**Written instruction:** Pull each line containing "code" out of the data and copy it.

**Supplied records:**
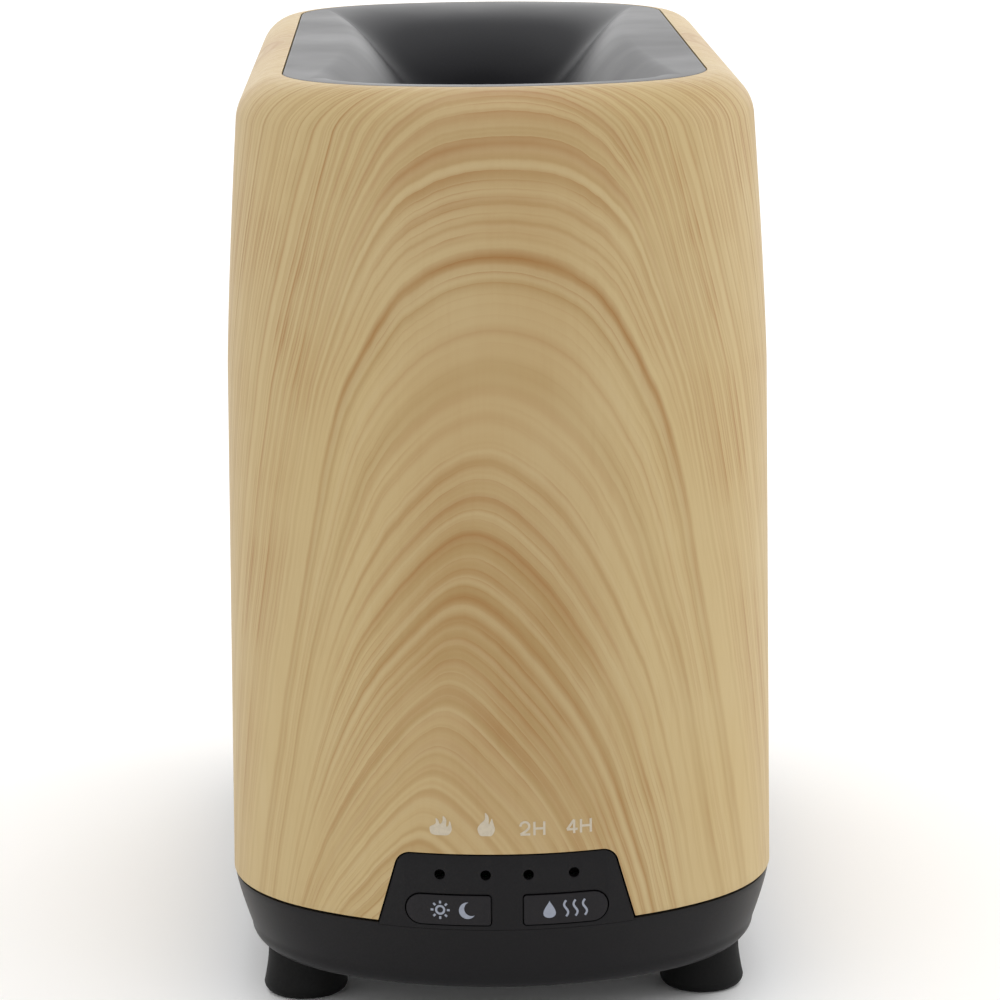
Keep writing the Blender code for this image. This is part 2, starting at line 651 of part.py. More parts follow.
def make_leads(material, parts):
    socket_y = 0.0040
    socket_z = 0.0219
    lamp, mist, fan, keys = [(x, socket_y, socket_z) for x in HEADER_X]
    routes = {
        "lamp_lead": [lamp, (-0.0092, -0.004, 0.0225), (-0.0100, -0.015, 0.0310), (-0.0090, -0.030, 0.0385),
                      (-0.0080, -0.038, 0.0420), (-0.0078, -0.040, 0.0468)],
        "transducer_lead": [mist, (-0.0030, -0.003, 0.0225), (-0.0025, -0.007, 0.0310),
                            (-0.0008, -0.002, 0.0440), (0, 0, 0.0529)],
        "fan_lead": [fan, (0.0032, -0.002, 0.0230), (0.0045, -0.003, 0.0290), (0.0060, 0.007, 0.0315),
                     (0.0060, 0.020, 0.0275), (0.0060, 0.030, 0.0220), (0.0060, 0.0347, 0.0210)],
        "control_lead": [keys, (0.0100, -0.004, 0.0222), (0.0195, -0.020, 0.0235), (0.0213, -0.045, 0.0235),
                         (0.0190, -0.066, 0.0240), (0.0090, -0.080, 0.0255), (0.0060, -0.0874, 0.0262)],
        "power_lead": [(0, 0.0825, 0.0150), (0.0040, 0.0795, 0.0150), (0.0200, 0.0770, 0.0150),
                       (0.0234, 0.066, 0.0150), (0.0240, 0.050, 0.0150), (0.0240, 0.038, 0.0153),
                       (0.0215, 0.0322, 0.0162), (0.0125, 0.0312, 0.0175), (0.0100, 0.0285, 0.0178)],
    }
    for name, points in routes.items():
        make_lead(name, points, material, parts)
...
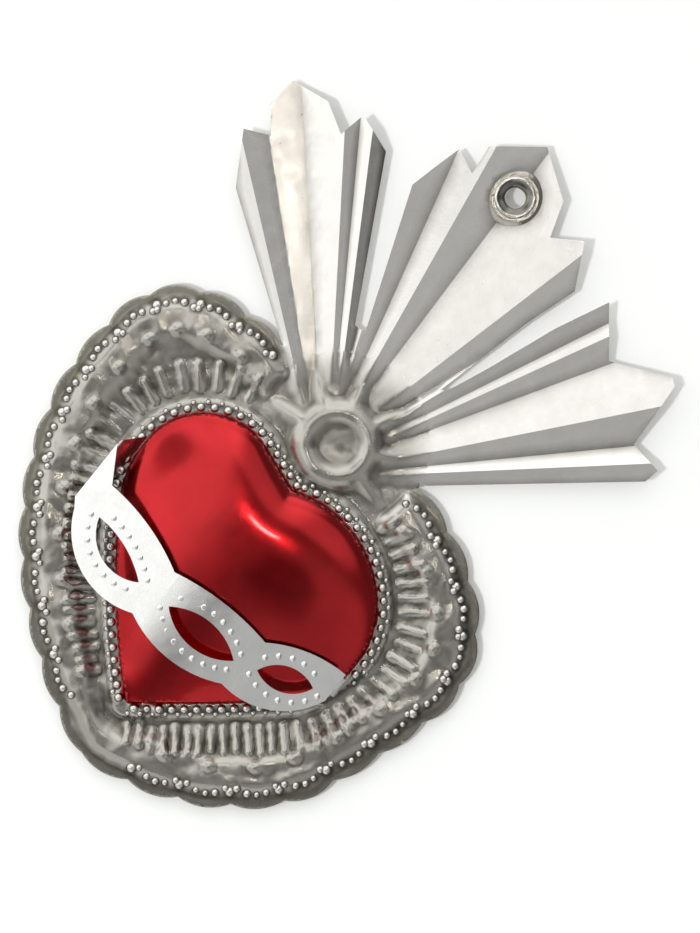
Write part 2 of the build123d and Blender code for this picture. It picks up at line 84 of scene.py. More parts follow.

**In response:**
Keep writing the Blender code for this image. This is part 2, starting at line 651 of part.py. More parts follow.
Write part 2 of the build123d and Blender code for this picture. It picks up at line 84 of scene.py. More parts follow.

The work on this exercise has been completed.